STATED GOAL. Copy exactly the lines from the one containing "half = KEYWAY_WIDTH / 2" through the one containing "bpy.data.objects.remove(obj)", both included, and nothing else.

DATA FOR THIS TASK.
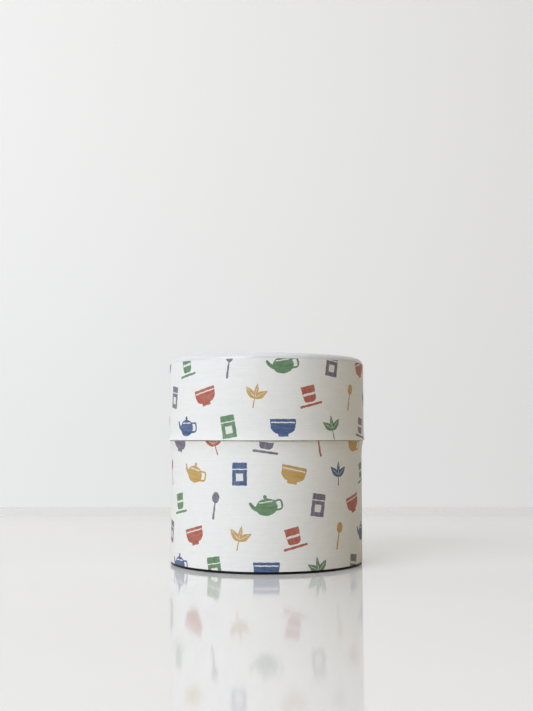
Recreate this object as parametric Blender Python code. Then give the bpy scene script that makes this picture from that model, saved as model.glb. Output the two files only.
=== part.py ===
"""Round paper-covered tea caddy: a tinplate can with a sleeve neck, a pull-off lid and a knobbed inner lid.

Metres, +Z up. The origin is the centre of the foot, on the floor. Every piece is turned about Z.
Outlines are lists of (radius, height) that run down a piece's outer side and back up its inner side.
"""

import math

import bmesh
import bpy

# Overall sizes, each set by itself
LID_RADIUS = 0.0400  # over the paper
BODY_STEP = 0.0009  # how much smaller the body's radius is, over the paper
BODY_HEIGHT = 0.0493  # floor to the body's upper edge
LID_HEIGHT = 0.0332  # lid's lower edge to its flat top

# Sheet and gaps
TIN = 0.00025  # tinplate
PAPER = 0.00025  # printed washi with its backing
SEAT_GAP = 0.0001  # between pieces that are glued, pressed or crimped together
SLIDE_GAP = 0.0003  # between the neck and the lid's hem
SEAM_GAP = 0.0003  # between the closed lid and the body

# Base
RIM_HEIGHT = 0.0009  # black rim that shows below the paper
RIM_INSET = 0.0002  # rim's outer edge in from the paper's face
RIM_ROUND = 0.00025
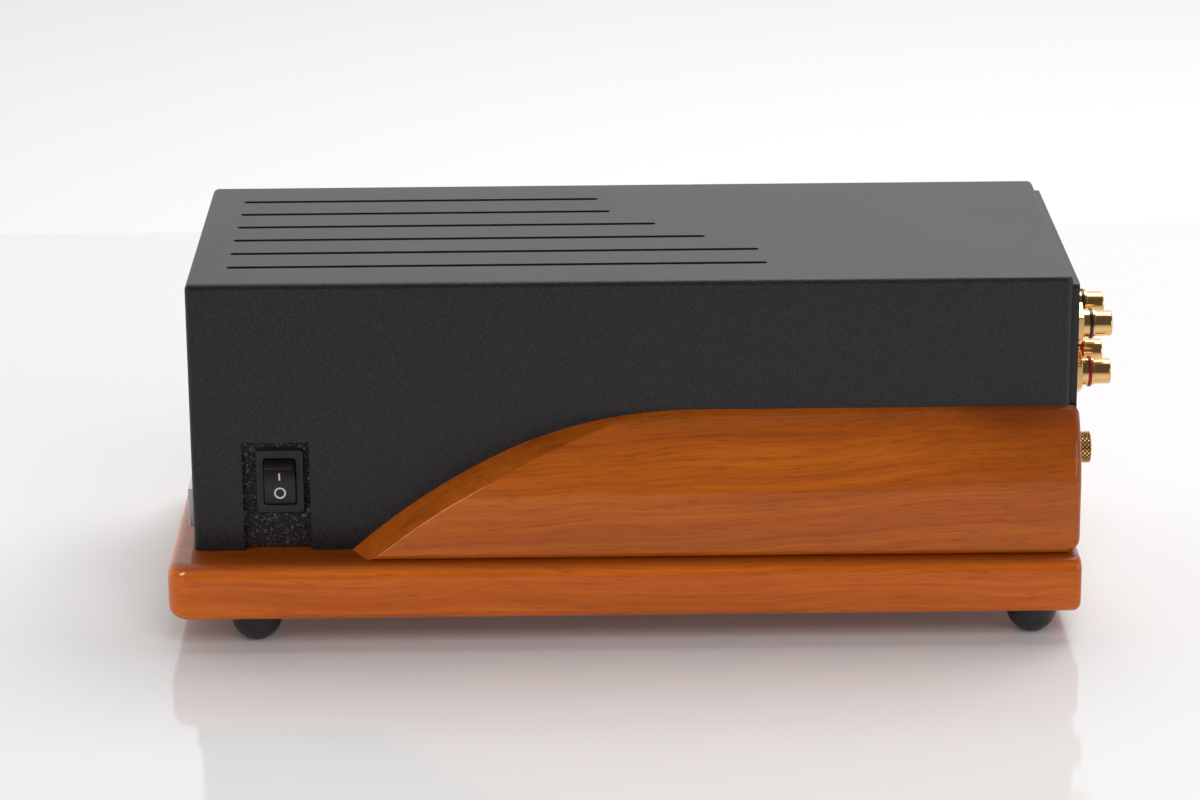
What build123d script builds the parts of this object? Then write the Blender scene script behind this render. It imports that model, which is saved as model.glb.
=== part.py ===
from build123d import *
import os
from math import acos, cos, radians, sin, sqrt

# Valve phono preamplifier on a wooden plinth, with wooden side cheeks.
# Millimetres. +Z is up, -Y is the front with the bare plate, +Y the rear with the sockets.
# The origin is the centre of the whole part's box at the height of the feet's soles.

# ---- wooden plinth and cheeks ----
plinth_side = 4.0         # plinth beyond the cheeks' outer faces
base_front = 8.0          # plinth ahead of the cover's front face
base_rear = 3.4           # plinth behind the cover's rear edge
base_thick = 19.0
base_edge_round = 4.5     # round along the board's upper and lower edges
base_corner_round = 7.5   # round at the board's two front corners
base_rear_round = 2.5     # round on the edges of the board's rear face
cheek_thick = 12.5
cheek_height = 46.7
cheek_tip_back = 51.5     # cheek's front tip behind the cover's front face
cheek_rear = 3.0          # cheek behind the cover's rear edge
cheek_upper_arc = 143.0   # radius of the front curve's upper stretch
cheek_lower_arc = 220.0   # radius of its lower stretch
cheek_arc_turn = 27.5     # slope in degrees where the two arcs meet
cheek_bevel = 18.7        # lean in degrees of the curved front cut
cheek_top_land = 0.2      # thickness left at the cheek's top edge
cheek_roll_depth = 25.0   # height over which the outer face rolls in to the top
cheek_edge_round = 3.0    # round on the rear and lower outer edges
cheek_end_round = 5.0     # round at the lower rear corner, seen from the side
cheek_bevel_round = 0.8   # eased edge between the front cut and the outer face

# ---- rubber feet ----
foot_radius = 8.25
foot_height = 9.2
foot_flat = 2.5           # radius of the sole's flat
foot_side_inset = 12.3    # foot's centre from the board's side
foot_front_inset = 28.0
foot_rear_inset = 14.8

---

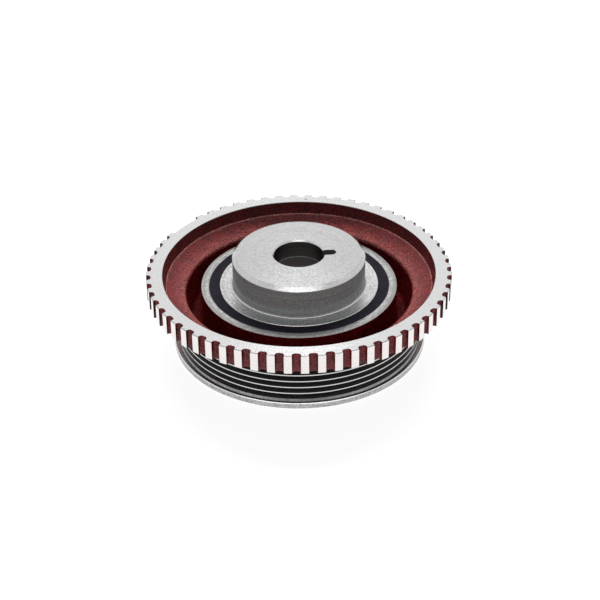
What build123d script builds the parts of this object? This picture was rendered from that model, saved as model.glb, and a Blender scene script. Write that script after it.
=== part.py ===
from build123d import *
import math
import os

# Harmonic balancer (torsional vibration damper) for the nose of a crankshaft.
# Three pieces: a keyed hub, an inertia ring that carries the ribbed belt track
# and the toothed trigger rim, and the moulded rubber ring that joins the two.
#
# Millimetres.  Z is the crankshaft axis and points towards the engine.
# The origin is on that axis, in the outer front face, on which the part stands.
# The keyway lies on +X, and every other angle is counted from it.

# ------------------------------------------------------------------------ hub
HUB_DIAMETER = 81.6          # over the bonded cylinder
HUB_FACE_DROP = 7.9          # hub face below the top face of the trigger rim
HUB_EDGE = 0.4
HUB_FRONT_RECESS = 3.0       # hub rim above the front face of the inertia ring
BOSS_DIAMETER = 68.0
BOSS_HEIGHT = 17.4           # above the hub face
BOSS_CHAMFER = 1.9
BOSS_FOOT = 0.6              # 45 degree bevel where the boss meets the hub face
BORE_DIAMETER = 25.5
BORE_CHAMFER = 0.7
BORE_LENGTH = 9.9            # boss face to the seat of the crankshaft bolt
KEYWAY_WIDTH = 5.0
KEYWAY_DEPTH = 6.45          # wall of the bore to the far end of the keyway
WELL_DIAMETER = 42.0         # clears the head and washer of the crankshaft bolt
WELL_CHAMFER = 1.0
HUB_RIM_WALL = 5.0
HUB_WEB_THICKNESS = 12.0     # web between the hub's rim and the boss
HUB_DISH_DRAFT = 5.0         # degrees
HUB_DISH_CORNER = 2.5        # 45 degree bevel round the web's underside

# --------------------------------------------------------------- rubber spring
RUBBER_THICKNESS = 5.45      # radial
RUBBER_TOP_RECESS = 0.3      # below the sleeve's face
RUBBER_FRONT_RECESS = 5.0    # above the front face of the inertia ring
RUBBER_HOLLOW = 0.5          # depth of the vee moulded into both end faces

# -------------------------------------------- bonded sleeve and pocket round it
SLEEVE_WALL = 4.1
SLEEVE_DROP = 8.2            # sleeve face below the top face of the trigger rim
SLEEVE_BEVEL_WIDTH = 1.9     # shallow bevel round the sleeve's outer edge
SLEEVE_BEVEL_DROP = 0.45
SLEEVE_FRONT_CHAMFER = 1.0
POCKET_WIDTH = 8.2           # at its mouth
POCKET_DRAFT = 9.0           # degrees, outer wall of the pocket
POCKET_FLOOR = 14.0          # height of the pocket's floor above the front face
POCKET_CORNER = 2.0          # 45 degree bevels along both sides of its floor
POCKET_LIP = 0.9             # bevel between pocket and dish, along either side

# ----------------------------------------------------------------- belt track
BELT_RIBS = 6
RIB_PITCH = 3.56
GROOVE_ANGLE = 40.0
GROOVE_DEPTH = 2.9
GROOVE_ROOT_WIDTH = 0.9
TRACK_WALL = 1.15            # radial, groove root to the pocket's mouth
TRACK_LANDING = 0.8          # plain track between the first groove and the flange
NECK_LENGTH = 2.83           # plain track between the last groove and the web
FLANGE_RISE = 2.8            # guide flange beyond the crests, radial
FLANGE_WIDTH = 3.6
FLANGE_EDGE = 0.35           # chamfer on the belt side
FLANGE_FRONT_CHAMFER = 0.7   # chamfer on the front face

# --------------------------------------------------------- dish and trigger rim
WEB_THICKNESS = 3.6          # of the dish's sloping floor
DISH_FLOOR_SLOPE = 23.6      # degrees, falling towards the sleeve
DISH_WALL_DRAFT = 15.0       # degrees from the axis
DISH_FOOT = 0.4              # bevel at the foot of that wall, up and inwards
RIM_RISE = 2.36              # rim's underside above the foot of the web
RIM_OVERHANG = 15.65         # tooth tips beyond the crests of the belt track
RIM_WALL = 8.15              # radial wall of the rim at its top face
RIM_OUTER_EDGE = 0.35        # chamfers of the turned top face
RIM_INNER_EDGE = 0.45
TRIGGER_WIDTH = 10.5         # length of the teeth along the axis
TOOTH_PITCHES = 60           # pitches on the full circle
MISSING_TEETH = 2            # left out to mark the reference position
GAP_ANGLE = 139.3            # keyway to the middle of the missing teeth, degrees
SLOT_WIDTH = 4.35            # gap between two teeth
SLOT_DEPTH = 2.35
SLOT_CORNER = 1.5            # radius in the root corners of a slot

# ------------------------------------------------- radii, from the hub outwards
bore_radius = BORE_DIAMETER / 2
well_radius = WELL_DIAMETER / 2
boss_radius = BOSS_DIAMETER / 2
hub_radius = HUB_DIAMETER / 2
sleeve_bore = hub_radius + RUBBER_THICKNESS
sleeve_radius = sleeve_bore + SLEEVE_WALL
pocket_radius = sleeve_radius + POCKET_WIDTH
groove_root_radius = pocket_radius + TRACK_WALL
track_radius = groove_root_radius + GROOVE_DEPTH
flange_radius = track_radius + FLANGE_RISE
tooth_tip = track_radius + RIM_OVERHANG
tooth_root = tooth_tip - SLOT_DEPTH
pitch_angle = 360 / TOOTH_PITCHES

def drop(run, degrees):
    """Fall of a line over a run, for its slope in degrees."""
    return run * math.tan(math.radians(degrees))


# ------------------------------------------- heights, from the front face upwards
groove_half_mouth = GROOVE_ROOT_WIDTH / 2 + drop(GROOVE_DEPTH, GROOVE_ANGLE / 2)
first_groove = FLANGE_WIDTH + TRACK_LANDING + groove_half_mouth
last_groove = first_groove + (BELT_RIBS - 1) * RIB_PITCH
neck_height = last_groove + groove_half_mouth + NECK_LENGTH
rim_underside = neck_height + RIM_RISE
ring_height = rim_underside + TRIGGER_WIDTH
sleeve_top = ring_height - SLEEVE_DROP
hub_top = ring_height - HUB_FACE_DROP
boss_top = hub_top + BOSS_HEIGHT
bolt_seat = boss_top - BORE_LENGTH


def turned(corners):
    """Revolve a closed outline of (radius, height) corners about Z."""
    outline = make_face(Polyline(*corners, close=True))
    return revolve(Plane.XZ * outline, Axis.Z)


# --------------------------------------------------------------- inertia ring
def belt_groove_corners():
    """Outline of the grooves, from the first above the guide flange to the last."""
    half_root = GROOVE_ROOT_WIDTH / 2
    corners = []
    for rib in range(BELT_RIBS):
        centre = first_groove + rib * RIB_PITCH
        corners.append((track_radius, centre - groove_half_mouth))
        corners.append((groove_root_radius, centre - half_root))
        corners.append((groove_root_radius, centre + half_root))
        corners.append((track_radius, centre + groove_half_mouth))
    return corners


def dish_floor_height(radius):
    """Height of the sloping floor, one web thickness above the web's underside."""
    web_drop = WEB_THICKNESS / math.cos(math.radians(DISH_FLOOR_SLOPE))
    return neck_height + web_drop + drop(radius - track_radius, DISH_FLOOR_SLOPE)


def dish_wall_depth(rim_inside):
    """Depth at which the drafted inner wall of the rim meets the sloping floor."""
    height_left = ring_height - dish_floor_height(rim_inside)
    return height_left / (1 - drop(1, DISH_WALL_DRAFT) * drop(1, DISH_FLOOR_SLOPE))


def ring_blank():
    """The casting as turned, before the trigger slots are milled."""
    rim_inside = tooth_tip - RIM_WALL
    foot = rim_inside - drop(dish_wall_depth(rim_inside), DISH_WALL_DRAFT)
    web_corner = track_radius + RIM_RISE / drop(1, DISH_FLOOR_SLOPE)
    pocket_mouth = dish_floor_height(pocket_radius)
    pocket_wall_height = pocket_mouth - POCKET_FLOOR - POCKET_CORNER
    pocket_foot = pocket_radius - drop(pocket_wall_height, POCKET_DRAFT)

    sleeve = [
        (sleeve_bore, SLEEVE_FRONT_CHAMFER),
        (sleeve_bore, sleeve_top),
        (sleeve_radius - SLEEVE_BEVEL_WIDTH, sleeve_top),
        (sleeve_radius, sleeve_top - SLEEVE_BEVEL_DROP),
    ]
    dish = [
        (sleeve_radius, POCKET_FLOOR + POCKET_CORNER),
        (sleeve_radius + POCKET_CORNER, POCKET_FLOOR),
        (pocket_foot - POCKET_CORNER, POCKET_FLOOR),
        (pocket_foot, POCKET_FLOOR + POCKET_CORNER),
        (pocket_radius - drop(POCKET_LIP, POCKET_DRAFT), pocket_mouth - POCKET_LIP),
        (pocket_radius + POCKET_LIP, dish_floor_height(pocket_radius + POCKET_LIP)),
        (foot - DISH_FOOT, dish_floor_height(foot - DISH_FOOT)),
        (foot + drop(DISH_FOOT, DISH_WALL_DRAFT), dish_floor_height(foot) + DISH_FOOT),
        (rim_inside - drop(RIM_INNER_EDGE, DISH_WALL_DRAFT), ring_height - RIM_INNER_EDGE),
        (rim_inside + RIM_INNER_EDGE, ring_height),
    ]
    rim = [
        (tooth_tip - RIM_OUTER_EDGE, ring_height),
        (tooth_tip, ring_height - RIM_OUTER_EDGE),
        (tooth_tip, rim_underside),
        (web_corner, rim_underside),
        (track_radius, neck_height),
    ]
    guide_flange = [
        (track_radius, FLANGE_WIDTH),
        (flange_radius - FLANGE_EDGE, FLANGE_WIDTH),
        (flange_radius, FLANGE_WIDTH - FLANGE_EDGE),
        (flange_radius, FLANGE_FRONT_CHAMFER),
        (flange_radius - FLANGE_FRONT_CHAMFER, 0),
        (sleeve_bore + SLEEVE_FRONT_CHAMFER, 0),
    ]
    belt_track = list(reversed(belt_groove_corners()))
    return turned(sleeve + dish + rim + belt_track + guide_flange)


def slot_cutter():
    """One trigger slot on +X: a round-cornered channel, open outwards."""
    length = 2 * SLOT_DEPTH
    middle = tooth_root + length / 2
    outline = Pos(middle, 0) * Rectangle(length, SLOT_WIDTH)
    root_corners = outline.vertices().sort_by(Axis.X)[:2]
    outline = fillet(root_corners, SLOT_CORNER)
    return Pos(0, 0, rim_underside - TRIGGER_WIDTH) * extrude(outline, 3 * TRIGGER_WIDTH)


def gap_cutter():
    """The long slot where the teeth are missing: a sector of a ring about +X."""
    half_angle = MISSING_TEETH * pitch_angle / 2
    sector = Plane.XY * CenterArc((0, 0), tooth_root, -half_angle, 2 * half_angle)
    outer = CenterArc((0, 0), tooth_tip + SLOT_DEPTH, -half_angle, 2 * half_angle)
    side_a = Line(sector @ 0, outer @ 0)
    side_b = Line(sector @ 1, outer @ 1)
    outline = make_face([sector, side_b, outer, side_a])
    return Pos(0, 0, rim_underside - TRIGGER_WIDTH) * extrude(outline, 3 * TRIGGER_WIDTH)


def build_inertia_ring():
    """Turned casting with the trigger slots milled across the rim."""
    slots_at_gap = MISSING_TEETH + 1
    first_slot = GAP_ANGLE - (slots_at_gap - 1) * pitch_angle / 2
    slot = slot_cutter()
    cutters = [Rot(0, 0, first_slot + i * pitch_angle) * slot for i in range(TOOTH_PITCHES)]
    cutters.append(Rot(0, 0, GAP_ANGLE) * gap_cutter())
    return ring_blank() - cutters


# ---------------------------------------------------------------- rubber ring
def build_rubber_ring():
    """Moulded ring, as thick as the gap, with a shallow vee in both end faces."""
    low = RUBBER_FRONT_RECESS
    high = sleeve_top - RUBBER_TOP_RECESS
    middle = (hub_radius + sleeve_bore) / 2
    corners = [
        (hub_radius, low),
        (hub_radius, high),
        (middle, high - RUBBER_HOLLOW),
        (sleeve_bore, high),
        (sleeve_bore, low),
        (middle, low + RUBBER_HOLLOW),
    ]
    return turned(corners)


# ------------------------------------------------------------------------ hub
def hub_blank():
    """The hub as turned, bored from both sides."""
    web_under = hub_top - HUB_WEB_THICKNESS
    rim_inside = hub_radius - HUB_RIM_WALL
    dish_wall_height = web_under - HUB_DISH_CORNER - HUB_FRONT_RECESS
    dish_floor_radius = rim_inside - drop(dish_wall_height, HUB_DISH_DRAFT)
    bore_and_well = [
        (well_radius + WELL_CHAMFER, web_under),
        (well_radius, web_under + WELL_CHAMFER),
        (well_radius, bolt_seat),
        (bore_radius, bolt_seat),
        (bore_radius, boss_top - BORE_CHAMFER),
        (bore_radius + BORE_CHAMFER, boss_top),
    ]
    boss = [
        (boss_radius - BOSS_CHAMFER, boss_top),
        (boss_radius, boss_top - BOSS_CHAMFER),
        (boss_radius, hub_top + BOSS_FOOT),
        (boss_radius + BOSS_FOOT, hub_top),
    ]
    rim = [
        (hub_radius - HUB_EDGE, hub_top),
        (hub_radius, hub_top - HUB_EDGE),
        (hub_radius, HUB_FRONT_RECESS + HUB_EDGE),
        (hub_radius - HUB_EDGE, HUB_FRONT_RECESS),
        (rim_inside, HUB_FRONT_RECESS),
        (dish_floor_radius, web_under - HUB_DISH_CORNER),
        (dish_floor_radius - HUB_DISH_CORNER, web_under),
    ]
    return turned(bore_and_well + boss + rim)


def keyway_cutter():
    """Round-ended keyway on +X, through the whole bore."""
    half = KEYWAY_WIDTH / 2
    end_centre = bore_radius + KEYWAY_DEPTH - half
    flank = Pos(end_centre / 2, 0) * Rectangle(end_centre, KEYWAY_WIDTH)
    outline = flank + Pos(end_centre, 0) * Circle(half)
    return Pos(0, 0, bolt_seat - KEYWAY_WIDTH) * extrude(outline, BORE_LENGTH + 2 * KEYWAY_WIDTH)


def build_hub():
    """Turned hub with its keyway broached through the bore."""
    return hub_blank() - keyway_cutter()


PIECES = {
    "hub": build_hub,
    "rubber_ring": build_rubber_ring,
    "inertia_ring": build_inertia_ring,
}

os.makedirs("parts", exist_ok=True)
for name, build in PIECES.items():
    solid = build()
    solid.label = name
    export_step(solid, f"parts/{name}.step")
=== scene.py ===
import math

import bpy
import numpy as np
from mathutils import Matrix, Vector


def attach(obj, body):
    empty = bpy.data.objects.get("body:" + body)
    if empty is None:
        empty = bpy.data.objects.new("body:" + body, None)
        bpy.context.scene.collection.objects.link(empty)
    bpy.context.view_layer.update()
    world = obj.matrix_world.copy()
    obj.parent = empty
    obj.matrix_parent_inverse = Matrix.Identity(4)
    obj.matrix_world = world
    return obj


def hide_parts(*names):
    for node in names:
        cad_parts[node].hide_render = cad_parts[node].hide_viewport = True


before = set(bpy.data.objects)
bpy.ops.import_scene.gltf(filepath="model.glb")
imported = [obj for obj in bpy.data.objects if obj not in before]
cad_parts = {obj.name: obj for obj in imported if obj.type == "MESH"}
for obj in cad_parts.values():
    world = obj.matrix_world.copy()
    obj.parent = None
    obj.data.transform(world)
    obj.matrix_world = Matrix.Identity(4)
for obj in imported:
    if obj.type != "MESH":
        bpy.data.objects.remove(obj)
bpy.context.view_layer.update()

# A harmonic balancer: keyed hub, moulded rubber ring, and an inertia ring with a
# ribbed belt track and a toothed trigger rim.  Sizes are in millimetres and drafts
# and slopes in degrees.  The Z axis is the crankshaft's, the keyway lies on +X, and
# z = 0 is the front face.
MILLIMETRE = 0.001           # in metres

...

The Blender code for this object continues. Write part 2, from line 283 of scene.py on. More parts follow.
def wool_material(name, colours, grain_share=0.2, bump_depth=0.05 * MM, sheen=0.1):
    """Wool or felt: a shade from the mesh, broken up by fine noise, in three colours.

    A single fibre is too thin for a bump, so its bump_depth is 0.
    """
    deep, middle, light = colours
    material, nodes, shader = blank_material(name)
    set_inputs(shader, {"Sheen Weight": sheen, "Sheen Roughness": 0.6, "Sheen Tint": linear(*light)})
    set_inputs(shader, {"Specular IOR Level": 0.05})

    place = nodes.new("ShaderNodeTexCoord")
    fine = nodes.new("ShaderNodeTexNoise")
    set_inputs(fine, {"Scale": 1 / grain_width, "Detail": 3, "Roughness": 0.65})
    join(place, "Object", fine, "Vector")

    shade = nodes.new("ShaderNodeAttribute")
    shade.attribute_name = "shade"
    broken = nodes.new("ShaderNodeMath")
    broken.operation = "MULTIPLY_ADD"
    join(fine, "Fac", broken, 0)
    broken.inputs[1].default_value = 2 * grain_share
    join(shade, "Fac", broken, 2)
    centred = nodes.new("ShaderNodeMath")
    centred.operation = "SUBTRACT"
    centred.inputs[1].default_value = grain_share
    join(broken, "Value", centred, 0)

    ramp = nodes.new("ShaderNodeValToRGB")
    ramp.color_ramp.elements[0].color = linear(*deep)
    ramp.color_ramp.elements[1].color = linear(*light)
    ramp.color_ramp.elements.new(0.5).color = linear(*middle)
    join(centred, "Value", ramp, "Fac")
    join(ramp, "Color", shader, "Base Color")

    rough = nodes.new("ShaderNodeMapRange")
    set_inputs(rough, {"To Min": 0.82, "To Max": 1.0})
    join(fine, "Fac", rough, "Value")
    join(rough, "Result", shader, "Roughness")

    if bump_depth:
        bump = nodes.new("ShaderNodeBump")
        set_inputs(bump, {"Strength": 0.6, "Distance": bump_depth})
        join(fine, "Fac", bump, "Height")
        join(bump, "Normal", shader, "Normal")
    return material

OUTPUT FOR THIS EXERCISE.
    half = KEYWAY_WIDTH / 2
    end_centre = bore_radius + KEYWAY_DEPTH - half
    flank = Pos(end_centre / 2, 0) * Rectangle(end_centre, KEYWAY_WIDTH)
    outline = flank + Pos(end_centre, 0) * Circle(half)
    return Pos(0, 0, bolt_seat - KEYWAY_WIDTH) * extrude(outline, BORE_LENGTH + 2 * KEYWAY_WIDTH)


def build_hub():
    """Turned hub with its keyway broached through the bore."""
    return hub_blank() - keyway_cutter()


PIECES = {
    "hub": build_hub,
    "rubber_ring": build_rubber_ring,
    "inertia_ring": build_inertia_ring,
}

os.makedirs("parts", exist_ok=True)
for name, build in PIECES.items():
    solid = build()
    solid.label = name
    export_step(solid, f"parts/{name}.step")
=== scene.py ===
import math

import bpy
import numpy as np
from mathutils import Matrix, Vector


def attach(obj, body):
    empty = bpy.data.objects.get("body:" + body)
    if empty is None:
        empty = bpy.data.objects.new("body:" + body, None)
        bpy.context.scene.collection.objects.link(empty)
    bpy.context.view_layer.update()
    world = obj.matrix_world.copy()
    obj.parent = empty
    obj.matrix_parent_inverse = Matrix.Identity(4)
    obj.matrix_world = world
    return obj


def hide_parts(*names):
    for node in names:
        cad_parts[node].hide_render = cad_parts[node].hide_viewport = True


before = set(bpy.data.objects)
bpy.ops.import_scene.gltf(filepath="model.glb")
imported = [obj for obj in bpy.data.objects if obj not in before]
cad_parts = {obj.name: obj for obj in imported if obj.type == "MESH"}
for obj in cad_parts.values():
    world = obj.matrix_world.copy()
    obj.parent = None
    obj.data.transform(world)
    obj.matrix_world = Matrix.Identity(4)
for obj in imported:
    if obj.type != "MESH":
        bpy.data.objects.remove(obj)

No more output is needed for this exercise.